Behind Mauricio Funes is a party of former Marxist guerrillas that fought to overthrow U.S.-backed governments in the 1980s and whose rise to power has raised fears of a communist regime in the war- scarred Central American country.

Funes, who gave up journalism less than two years ago to become the presidential candidate of the Farabundo Marti National Liberation Front, or FMLN, sought to quell those concerns after his historic victory Sunday.

“Nothing traumatizing is going to happen here,” he said in an interview with local Megavision television. “We will not reverse any privatizations. We will not jeopardize private property. There is no reason at this moment for fear.”

The FMLN, formed from five rebel armies in 1980, is the second former enemy of the United States to take power democratically in Latin America’s lurch to the left.

In 2006, Nicaraguans elected Daniel Ortega, two decades after his Sandinista government fought U.S.-backed Contra rebels, and his relations with Washington have remained tense under the Obama administration.

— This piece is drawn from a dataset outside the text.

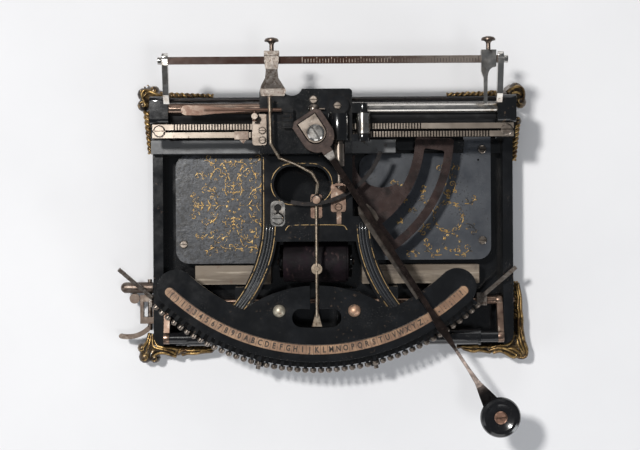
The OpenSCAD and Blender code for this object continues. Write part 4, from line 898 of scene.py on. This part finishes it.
# %% Ruler marks
RULER_TOP = 104.6
LETTER_SPACE, FIRST_MARK, MARKS = 2.5, -26, 61
LONG_MARK, SHORT_MARK = (136.9, 4.8), (136.1, 3.2)  # middle and length
MARK_W, MARK_LIFT = 0.45, 0.02
marks_mesh = bmesh.new()
for k in range(MARKS):
    middle, length = SHORT_MARK if k % 5 else LONG_MARK
    spot = ((FIRST_MARK + LETTER_SPACE * k) * MM, middle * MM, (RULER_TOP + MARK_LIFT) * MM)
    add_mark(marks_mesh, Matrix.Translation(spot), MARK_W, length)
marks_data = bpy.data.meshes.new("ruler_marks")
marks_mesh.to_mesh(marks_data)
marks_mesh.free()
finishes["engraved_mark"] = finish(
    "engraved_mark", (0.34, 0.28, 0.23),
    over=[((0.05, 0.03, 0.022), patches(300, 0.5, 0.62)),
          ((0.02, 0.016, 0.014), along("X", 30, 90))],
    rough=(0.3, 0.5, 200), metal=0.6)
marks_data.materials.append(finishes["engraved_mark"])
ruler_marks = put("ruler_marks", marks_data)
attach(ruler_marks, "carriage")
print("ruler marks:", len(marks_data.polygons))


# %% [markdown]
# ## Rococo feet
# The corners stand on cast shell-and-scroll ornament. Each foot is a bundle of strokes: a
# leg, round lobes, twisted ropes and leaf ridges. Thick copies of the strokes melt into
# one casting under a voxel remesh, and the ridges lie on it as thinner gilt strokes. All
# are written for a corner at 0, 0 with x and y pointing outwards.

# %% Ridges and lobes
REACH, REACH_SHARE = 8, 0.66
RIDGE_Z, RIDGE_R, RIDGE_FALL = 23.4, 1.3, 1.5
LOBE_Z = 15.0


def squeeze(u):
    """Outward reach, drawn in past REACH so that it stays inside the box of the feet."""
    return u if u < REACH else REACH + (u - REACH) * REACH_SHARE


def ridge(flat):
    """A gilt ridge along the points, highest in its middle, and the thicker casting below it."""
    n = len(flat)
    fall = [RIDGE_FALL * abs(2 * i / (n - 1) - 1) for i in range(n)]
    points = [(squeeze(x), squeeze(y), RIDGE_Z - down) for (x, y), down in zip(flat, fall)]
    below = [(x, y, z - RIDGE_R * 1.3) for x, y, z in points]
    return (below, [RIDGE_R * 1.5] * n), (points, taper(n, RIDGE_R, 0.3))


def lobe(x, y, radius):
    """A round boss, with a scroll on top of it."""
    x, y = squeeze(x), squeeze(y)
    rise = ((-9, 0.6), (-5, 1.0), (-1, 1.12), (3, 1.08), (6, 0.8), (8, 0.35))
    boss = ([(x, y, LOBE_Z + dz) for dz, share in rise], [radius * share for dz, share in rise])
    return boss, volute(x, y, LOBE_Z + 7.4, radius * 0.6, 40, 1.2, 1, 0.55)


print("foot strokes: ridge, lobe")

# %% Ropes
ROPE_Z, ROPE_THINNING = 19, 0.4
STRAND_REACH, STRAND_R, STRAND_GILT = 0.75, 0.62, 0.58  # shares of the core's radius


def rope(start, stop, thick, twists):
    """A core with two gilt strands that wind round it, thinner towards its end."""
    n = twists * 8 + 1
    swell = [thick * (1 - ROPE_THINNING * i / (n - 1)) for i in range(n)]
    runs_along_x = abs(stop[0] - start[0]) > abs(stop[1] - start[1])
    core, strands = [], ([], [])
    for i in range(n):
        t = i / (n - 1)
        x, y = start[0] + (stop[0] - start[0]) * t, start[1] + (stop[1] - start[1]) * t
        core.append((x, y, ROPE_Z - 0.5))
        for k in (0, 1):
            a = math.radians(360 * twists * t + 180 * k)
            aside, up = swell[i] * STRAND_REACH * math.cos(a), swell[i] * STRAND_REACH * math.sin(a)
            shift = (0, aside) if runs_along_x else (aside, 0)
            strands[k].append((x + shift[0], y + shift[1], ROPE_Z + up))
    cast = [(core, swell)] + [(points, [STRAND_R * r for r in swell]) for points in strands]
    gilt = [([(x, y, z + 0.4) for x, y, z in points], [STRAND_GILT * r for r in swell]) for points in strands]
    return cast, gilt


print("foot strokes: rope")


# %% [markdown]
# ### The four corners
# No two corners are alike. All but the left front one carry ropes along the side wall,
# and the front ones have leaf ridges that run out along the front. The left front one is
# cut short below the rocking lever.

# %% Strokes of each corner
right_ridges = [
    [(4.7, -54), (5.6, -46.8), (7, -39.5), (5.6, -32), (7.5, -25), (6.1, -17.7), (7.9, -10.4), (6.6, -3.1),
     (4.3, 2.4)],
    [(6.1, -54), (7.9, -46), (9.3, -37.7), (8.8, -29.5), (11, -21.3), (10.2, -13), (12.5, -5), (14.3, 1.5)],
    [(8.4, -15.8), (9.7, -8.6), (12.5, -2.2), (16, 3.3), (17.9, 8.7), (16, 13.3)],
    [(6.6, -10.4), (7.9, -2.2), (11.6, 5.1), (15.2, 9.6)],
    [(4.7, -6.7), (5.6, 0.5), (7.9, 6), (11.6, 9.6)],
    [(-18.5, 4.6), (-13, 2.8), (-7.6, 2.4), (-3, 1.8), (1.5, -1.5), (2.5, -6.7)],
    [(-20.3, 7.4), (-14.8, 5.1), (-9.4, 4.6), (-3.9, 6), (0.6, 8.7), (4.3, 12.4), (6.1, 16)],
    [(-16.7, 10.1), (-12, 7.4), (-7.6, 8.3), (-3.9, 11.5), (-0.3, 15), (3.4, 16.5), (5.2, 13.3), (2.5, 10),
     (-2, 8.7)],
    [(-9.4, 6.5), (-3, 5.1), (2.5, 6), (7, 8.7), (9.7, 13.3), (8.8, 16.9)],
    [(6.1, 16), (10.6, 17.4), (15.2, 15.6), (17.5, 11.5), (17, 6)],
    [(-49.4, 4.2), (-44, 2.8), (-38.5, 4.2), (-33, 2.8), (-27.6, 4.6), (-22, 3.3), (-17.6, 5.1)],
    [(-44, 5.1), (-38.5, 6.9), (-34, 8.3), (-29.4, 6.5), (-24, 7.8), (-18.5, 9.2)]]
left_ridges = [
    [(5.8, -10.5), (6.7, -4.9), (9.5, -0.4), (14, 3.3)],
    [(3.1, -9.5), (3.5, -3.1), (2.2, 2.4), (-2.4, 3.7), (-9.6, 5.1), (-15, 6.9), (-18.7, 9.6), (-15, 11.5)],
    [(1.3, -4), (-0.5, 1.4), (-6, 2.6), (-13.3, 3.2), (-20.6, 4.6)],
    [(3.1, 12.4), (0.4, 9.2), (-4.2, 7.4), (-9.6, 7.8), (-14.2, 10.6), (-18.7, 12.4)],
    [(-20.6, 6.9), (-26, 4.6), (-31.5, 6.4), (-37, 4.4), (-42.4, 6), (-48, 4.2), (-53.3, 4.8)],
    [(-23.3, 10.6), (-28.8, 7.6), (-35, 8.7), (-43.3, 6.6), (-51.5, 6.4)],
    [(4.6, -8), (5.2, -2), (7.6, 3), (9.4, 8)]]
corners = {
    (1, -1): dict(ridges=right_ridges, lobes=[(12, 11, 4.9)],
                  ropes=[((5.5, -22), (4.6, -55), 2.9, 4), ((-24, 4.6), (-49, 3.4), 2.6, 3)]),
    (-1, -1): dict(ridges=left_ridges, lobes=[(15.5, 3.3, 4.2), (11.5, 13.3, 5.6), (1.5, 15, 4.6)],
                   ropes=[((-20, 5.4), (-53, 3.8), 2.8, 4)]),
    (-1, 1): dict(ridges=[[(0, 4), (5, 9), (11, 9), (14, 3), (10, -2)], [(-8, 3.4), (-2, 4), (4, 8), (9, 6)]],
                  lobes=[(11.3, 5.2, 5.6), (0.4, 8.8, 4.2), (12, -4.8, 5.2)],
                  ropes=[((6.6, -11), (4.2, -49), 3.3, 4), ((-6, 3.6), (-53, 3.0), 2.9, 5)]),
    (1, 1): dict(ridges=[[(-2, 5), (4, 11), (12, 10), (16, 4), (14, -3)], [(2, 4), (8, 6), (12, 2)]],
                 lobes=[(6, 7.4, 6.2), (11.5, -3.9, 5.2), (7, -21, 4.0), (-16, 4.4, 3.0), (-38, 3.6, 2.8)],
                 ropes=[((6, -25), (3.8, -57), 3.0, 4), ((-8, 3.6), (-57, 3.0), 2.7, 5)])}
print("ridges, lobes and ropes:", {corner: [len(rows) for rows in forms.values()]
                                   for corner, forms in corners.items()})

# %% Gather the strokes of all four
BASE_X, BASE_Y = 161.5, 111.3  # the corner of the base
LEG = ([(5, 5, 0.4), (5, 5, 6), (4.5, 4.5, 13), (4, 4, 20)], [9.5, 9.0, 7.5, 6.5])
WALL_Z, WALL_R, WALL_SHARE = 17.5, 3.4, 0.8
FLUTES = (15, 35, 55, 75)  # degrees round the leg


def corner_strokes(ridges, lobes, ropes):
    """The strokes to cast, and those to gild, of a corner at 0, 0."""
    cast, gilt = [LEG], []
    for flat in ridges:
        below, above = ridge(flat)
        cast.append(below)
        gilt.append(above)
    for flat in ridges:
        wall = [(squeeze(x) * WALL_SHARE, squeeze(y) * WALL_SHARE, WALL_Z) for x, y in flat]
        cast.append((wall, [WALL_R] * len(flat)))
    for x, y, radius in lobes:
        boss, curl = lobe(x, y, radius)
        cast.append(boss)
        gilt.append(curl)
    for rope_form in ropes:
        rope_cast, rope_gilt = rope(*rope_form)
        cast += rope_cast
        gilt += rope_gilt
    for a in FLUTES:
        c, s = math.cos(math.radians(a)), math.sin(math.radians(a))
        flute = [(4 + r * c, 4 + r * s, z) for r, z in ((9.4, 20), (9.9, 14), (10.2, 6))]
        gilt.append((flute, [0.5, 1.0, 0.4]))
    return cast, gilt


cast_strokes, gilt_strokes = [], []
for (sx, sy), forms in corners.items():
    for strokes, all_strokes in zip(corner_strokes(**forms), (cast_strokes, gilt_strokes)):
        for points, radii in strokes:
            all_strokes.append(([(sx * (BASE_X + x), sy * (BASE_Y + y), z) for x, y, z in points], radii))
print("cast strokes:", len(cast_strokes), "gilt strokes:", len(gilt_strokes))


# %% [markdown]
# ### Casting and gilding
# The strokes could stay as crossing tubes, but a casting has one skin. A remesh with
# voxels of 0.7 mm joins them, as the sand mould did, and three rounds of smoothing take the
# steps out of it.

# %% Cast the four feet
VOXEL = 0.7
feet = strokes_to_piece("feet_casting", cast_strokes, finishes["foot_casting"], "frame", sides=3)
melt = feet.modifiers.new("melt", "REMESH")
melt.mode = "VOXEL"
melt.voxel_size = VOXEL * MM
melt.use_smooth_shade = True
calm = feet.modifiers.new("calm", "SMOOTH")
calm.iterations = 3
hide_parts("corner_feet")
feet_gilt = strokes_to_piece("feet_gilding", gilt_strokes, finishes["worn_gilt"], "frame", sides=2)


# %% [markdown]
# ## Floor
# The machine stood on pale paper that runs on past the picture, so one large sheet is
# laid just below the feet.

# %% Floor
FLOOR_HALF, FLOOR_GAP = 3, 0.0005
floor_mesh = bmesh.new()
bmesh.ops.create_grid(floor_mesh, x_segments=1, y_segments=1, size=FLOOR_HALF)
floor_data = bpy.data.meshes.new("studio_floor")
floor_mesh.to_mesh(floor_data)
floor_mesh.free()
floor_data.materials.append(finish(
    "pale_paper", (0.78, 0.78, 0.795),
    over=[((0.74, 0.74, 0.758), patches(3, 0.4, 0.7))],
    rough=(0.7, 0.8, 5)))
floor = put("studio_floor", floor_data)
floor.location.z = -FLOOR_GAP
print("floor laid")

About 75,000 people were killed in El Salvador’s 12-year civil war.

Ex-guerrillas will almost certainly form part of the Funes government, including Vice President-elect Salvador Sanchez Ceren, a rebel-commander-turned-congressman.

Funes, who takes office June 1, promised in his victory speech that strengthening ties with the United States would be a priority.

The Obama administration congratulated him Monday.

“We look forward to working with the new government of El Salvador,” said State Department spokesman Robert Wood. “It was a very free, fair and democratic election.”